1. Why Fuzzy?




Why did we decide to focus the first issue of feeeels on a word like “fuzzy?” For one, it sounds like the sort of provocatively unexpected topic an art publication might land on — seemingly innocuous, yet ripe with biting criticism and underlying surprises. And moving past this playful, deliberate misalignment of language and intention, many more fully-rendered and relevant concepts begin to brush against the surface. Just look at the definition of the word itself.

Fuzzy, a descriptor that simultaneously conjures both the adorable and a sort of unsettling disruption, is the type of linguistic contradiction that widens the more time you spend with it. To meditate on the word’s meaning presents some immediate conflicts of interest. On one hand, we might think of the endearing muppets of Jim Henson’s imagined universe, the itchy warmth of Santa Claus’ beard at the local mall, or the gentle touch of a childhood teddy bear you couldn’t fall asleep without. On the other end, equally as viscerally felt, might be the violent blast of an overdriven guitar amplifier, the sharp, harsh edges of a digital image that’s been copied too many times, the furry mold growing on food left in the refrigerator for too long, or the frustratingly low-resolution security footage of an anonymous assailant you’re desperately trying to identify. The very descriptor that can comfort with its pacifying feel-to-the-touch can also conjure something dangerously out of reach, imperceptible to the senses, difficult to discern, and therefore potentially hazardous or harmful: the unknown.

To describe fuzziness is to describe a fraying at the edges, a lack of definition, where details become either so small as to be individually imperceptible or so outsized as to become illegible. The dynamic borders that typify fuzziness might accurately describe our constantly shifting understanding of the world around us. Armed with this interpretation, can our particular political moment be designated as anything other than fuzzy?

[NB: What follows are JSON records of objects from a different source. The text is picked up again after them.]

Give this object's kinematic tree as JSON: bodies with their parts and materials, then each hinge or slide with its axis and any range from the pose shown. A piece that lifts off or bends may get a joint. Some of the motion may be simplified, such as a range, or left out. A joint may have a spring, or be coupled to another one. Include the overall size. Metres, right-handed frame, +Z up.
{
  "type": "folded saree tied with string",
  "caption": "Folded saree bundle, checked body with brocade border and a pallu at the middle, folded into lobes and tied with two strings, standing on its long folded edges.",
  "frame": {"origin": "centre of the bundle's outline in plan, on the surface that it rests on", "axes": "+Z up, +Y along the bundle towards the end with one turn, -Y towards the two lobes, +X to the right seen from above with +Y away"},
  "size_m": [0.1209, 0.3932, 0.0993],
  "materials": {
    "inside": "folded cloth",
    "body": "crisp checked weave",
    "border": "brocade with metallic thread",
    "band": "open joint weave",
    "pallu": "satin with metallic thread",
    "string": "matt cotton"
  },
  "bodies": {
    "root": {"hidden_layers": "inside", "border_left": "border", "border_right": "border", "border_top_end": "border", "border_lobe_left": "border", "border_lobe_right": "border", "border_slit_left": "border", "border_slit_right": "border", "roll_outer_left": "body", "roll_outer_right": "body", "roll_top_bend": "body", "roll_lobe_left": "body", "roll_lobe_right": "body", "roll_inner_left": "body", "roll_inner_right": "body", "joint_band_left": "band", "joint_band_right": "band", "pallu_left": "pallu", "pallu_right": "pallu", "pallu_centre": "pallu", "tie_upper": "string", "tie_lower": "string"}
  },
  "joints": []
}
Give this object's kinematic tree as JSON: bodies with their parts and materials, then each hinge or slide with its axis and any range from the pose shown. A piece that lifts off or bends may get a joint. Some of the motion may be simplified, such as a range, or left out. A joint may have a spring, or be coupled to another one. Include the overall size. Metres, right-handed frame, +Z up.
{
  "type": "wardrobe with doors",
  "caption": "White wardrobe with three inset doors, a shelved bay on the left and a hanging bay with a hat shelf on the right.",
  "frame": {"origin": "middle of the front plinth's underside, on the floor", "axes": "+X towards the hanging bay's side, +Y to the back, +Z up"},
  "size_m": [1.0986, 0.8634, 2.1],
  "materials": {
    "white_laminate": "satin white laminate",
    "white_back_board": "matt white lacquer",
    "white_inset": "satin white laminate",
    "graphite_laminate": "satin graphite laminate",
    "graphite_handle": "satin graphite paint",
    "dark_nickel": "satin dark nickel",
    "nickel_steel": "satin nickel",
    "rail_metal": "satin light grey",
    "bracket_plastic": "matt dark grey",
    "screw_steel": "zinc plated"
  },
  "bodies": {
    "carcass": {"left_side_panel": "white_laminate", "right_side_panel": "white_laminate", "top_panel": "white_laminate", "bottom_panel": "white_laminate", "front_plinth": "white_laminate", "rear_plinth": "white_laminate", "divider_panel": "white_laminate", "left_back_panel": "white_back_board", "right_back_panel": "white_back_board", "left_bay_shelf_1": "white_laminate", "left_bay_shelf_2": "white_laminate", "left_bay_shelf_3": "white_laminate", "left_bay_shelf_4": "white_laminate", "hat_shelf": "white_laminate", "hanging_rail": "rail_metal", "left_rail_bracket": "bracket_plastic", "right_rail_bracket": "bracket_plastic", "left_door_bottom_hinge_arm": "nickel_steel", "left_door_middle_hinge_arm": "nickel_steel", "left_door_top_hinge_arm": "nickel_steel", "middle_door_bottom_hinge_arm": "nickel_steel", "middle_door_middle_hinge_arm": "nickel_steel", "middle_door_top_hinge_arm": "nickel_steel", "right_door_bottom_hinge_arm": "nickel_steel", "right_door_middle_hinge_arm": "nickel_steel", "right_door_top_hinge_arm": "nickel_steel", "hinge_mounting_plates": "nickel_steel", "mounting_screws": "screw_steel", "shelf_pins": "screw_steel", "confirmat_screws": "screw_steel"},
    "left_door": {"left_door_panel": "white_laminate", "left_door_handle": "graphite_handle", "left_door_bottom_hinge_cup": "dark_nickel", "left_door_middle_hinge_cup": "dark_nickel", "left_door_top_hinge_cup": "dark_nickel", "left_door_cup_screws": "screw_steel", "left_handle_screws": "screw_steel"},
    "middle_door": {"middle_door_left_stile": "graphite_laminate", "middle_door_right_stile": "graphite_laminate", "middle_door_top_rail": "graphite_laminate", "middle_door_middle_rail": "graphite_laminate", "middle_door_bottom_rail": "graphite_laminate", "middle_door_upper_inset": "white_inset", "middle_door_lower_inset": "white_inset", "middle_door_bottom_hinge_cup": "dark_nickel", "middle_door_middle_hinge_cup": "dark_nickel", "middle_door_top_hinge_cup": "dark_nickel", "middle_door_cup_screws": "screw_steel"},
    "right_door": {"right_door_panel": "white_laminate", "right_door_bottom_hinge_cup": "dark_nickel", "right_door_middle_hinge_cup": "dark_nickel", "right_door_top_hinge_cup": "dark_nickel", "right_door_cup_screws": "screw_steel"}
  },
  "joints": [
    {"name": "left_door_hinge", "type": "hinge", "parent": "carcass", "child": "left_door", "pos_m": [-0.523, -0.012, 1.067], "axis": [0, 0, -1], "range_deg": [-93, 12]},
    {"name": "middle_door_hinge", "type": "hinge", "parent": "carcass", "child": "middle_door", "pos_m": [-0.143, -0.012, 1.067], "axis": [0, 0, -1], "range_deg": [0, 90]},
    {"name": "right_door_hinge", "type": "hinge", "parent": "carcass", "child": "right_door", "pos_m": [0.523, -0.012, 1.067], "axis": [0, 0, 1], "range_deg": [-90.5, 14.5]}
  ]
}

Rough-edged fringes take center stage in a world where the easiest way to be noticed might be through provocation, be it physical violence or digital insidiousness. Just look at our commander-in-chief, a master manipulator of crafting his own narrative and inserting it directly into the conversation in short but chaotic bursts. His worldview is just warped enough to fend off reality-based rebuttal. His imagination is so limitless that we cannot fathom it, in turn forcing us to question everything we know. The fringes of reality, meaning the space between possibility and certainty, now encapsulate the entire human experience. Reality has become a moving target — always obscured and just out of reach. Our new narrative is being written by people who don’t know exactly where the line is drawn, and, frankly, aren’t interested in finding it.

We find ourselves at a distinct point in human history — an epoch where what we believe and what we refuse to believe are often trading places — where our reality can be as difficult to accept as anything our imaginations could dream up. feeeels attempts to explore this moment indirectly through the lens of this perceptual bait-and-switch. We explore ideas and experiences that our senses can’t accurately perceive or comprehend: the disparity between traumatic memories of a destructive hurricane and the impossible beauty of plant growth in a recovering Puerto Rico; imagined fur monuments, at once gentle, gargantuan, and heartwarming; the unfair ideal of borders and how their arbitrary definitions create illusory divisions and incite violence; modernist architecture reimagined floor-to-ceiling with the soft comforts of traditional textiles. Our senses can’t always be trusted, but it’s usually a good place to start.



01. Marx, Karl. Grundrisse: Foundations of the Critique of Political Economy. Pengiun Classics 1993, quoted in Graeber, David. The Condition of Postmodernity: An Enquiry into the Origins of Cultural Change. Wiley-Blackwell 1991.